An election made after the 15 th day of the 3 rd month but before the end of the tax year is effective for the next year. For example, if a calendar tax year corporation makes the election in April 2005, it is effective for the corporation’s 2006 calendar tax year.

For questions on whether the S corporation structure is best for your particular business, it is best to seek the advice of an attorney or accountant.

C Corporations

The standard corporation, also called a C corporation, is a very common business structure. Corporations are separate legal entities that are owned by shareholders. Conversely, sole proprietorships and partnerships are not separate legal entities. They are considered to be the same as the owner(s). In order to form a corporation, the appropriate formation documents, usually called the articles of incorporation or a certificate of incorporation, must be filed with the state and the state filing fees be paid.

The primary advantage of incorporating a business is the limited liability the corporate entity affords its shareholders. Typically, shareholders are not personally liable for the debts and obligations of the corporation; thus, creditors will not come knocking at the door of a shareholder to pay debts owed by the corporation. In a partnership or sole proprietorship the owner’s personal assets may be used to pay debts of the business.

Other advantages of incorporating a business include:

  • Incorporating may establish credibility for a new business with potential customers, employees, vendors, and partners.
  • The ownership of a corporation is easily transferable through the sale of stock.
  • Corporations have unlimited life extending beyond the illness or death of owners.
  • Certain expenses, such as insurance, travel, and qualified retirement plans are typically tax-deductible.
  • Additional capital can be easily raised through the sale of stock (shares) in a corporation.

The main disadvantage to forming a C corporation is often considered to be the potential for double taxation.

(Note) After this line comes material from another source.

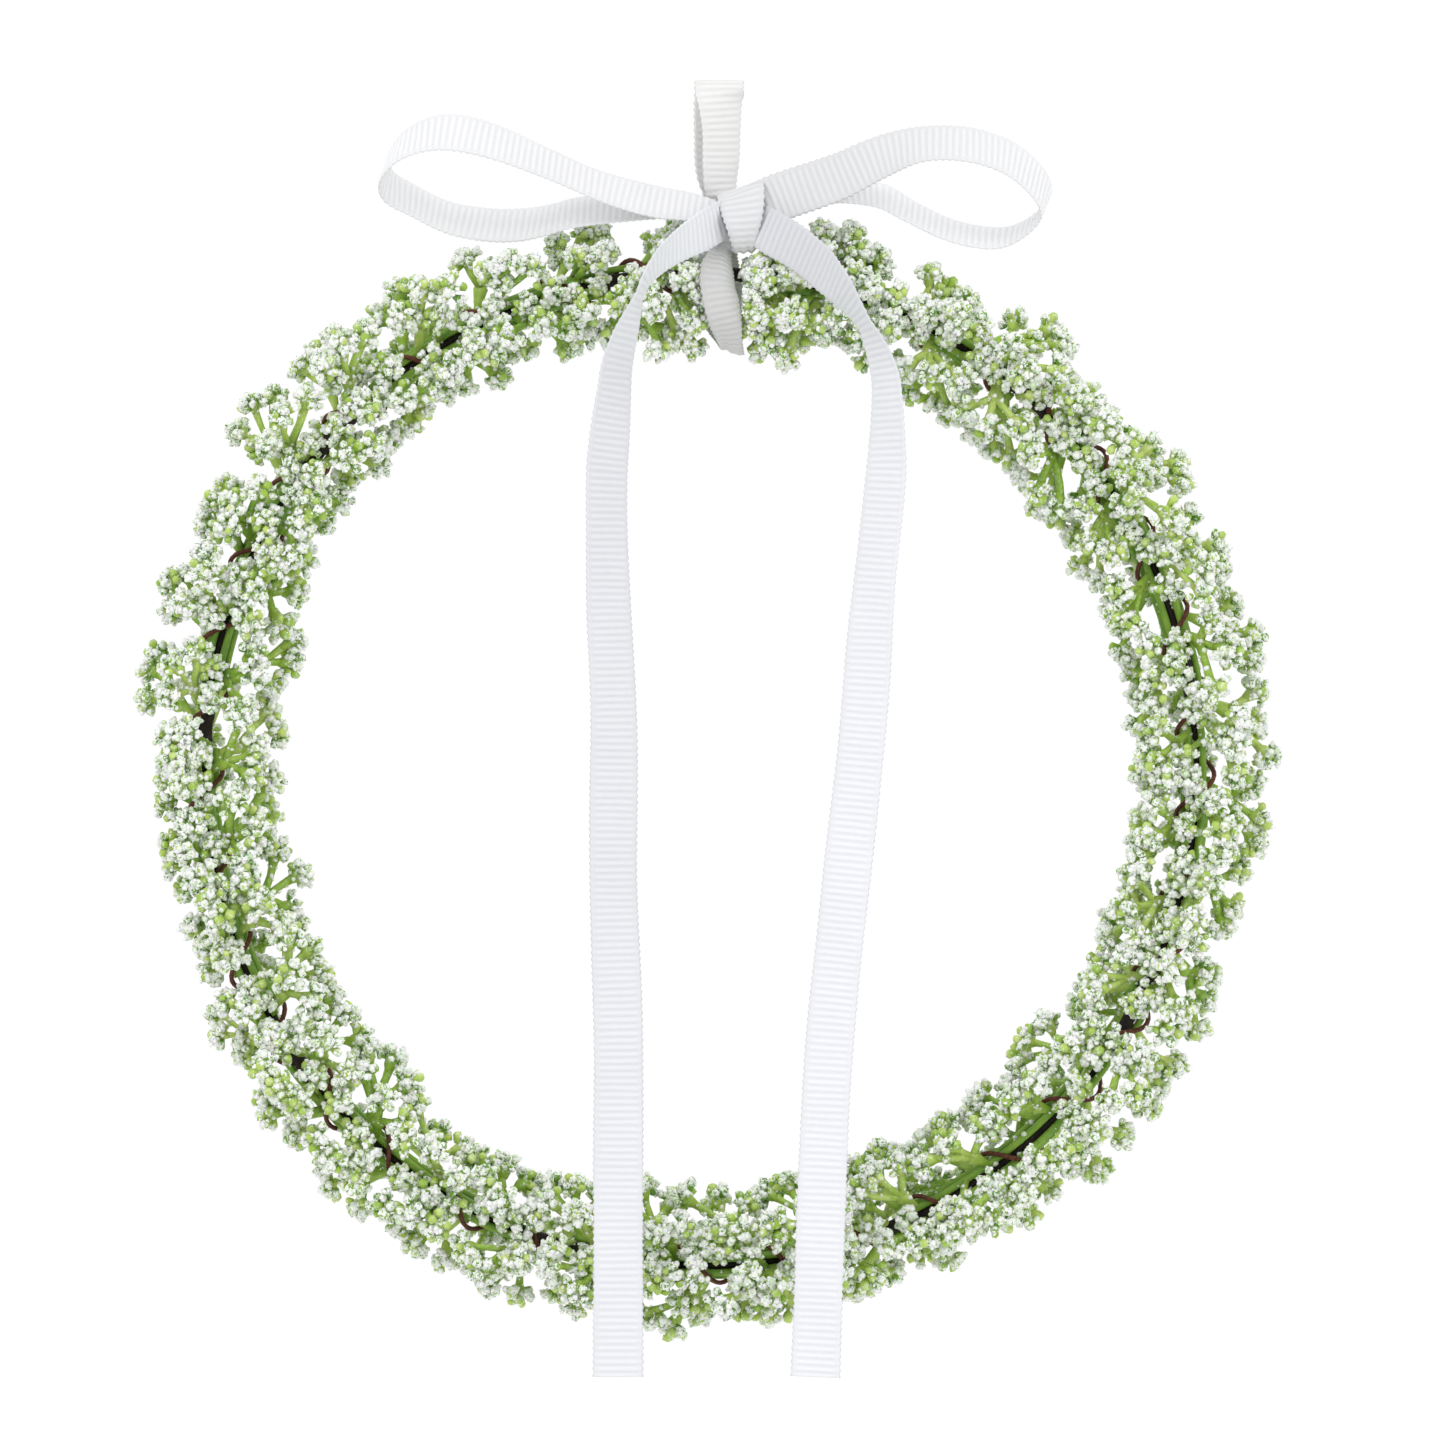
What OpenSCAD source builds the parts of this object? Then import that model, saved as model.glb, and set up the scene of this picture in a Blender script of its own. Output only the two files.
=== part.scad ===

C corporations are considered separately taxable entities by the Internal Revenue Service (IRS), and taxes must be paid on the profits of the corporation. If a corporation then distributes its profits to shareholders in the form of dividends, the dividend income is also taxed as regular income to the shareholders. In this case, the corporation’s profits are taxed twice, first as income to the corporation and second as dividend income to the shareholder, creating the “double-tax.”

However, not all income a shareholder receives from a C corporation is subject to the double tax. For example, if the shareholder is also an employee of the corporation, that shareholder will most likely receive a salary payment from the corporation. As long as the salary paid to the shareholder is considered by the IRS to be reasonable (or similar to the market salary rates for that position), it is treated as a business expense and is deductible to the corporation. This helps reduce the amount of taxable income the corporation has.

In order to eliminate the possibility of double taxation, C corporations can elect to be taxed as an S corporation with the IRS. With S corporation s, the profits and losses of the corporation are reported on the individual tax returns of the shareholders, and any necessary tax is paid at the individual level. This taxation method is called “pass-through” taxation, since the profit or loss of the corporation is passed through to the shareholders.


Other aspects of C corporations that can be considered disadvantages include:


  • Corporations are more expensive to form than sole proprietorships and partnerships.
  • There are more corporate formalities, such as annual paperwork, and more state and federal rules and regulations, than with sole proprietorships and general partnerships.

When evaluating whether the corporate structure is right for your particular business, it is advisable to first determine the goals of your business, and then to assess the advantages and potential disadvantages of the different business structures in relation to those goals. You may also wish to seek the advice of an attorney or accountant.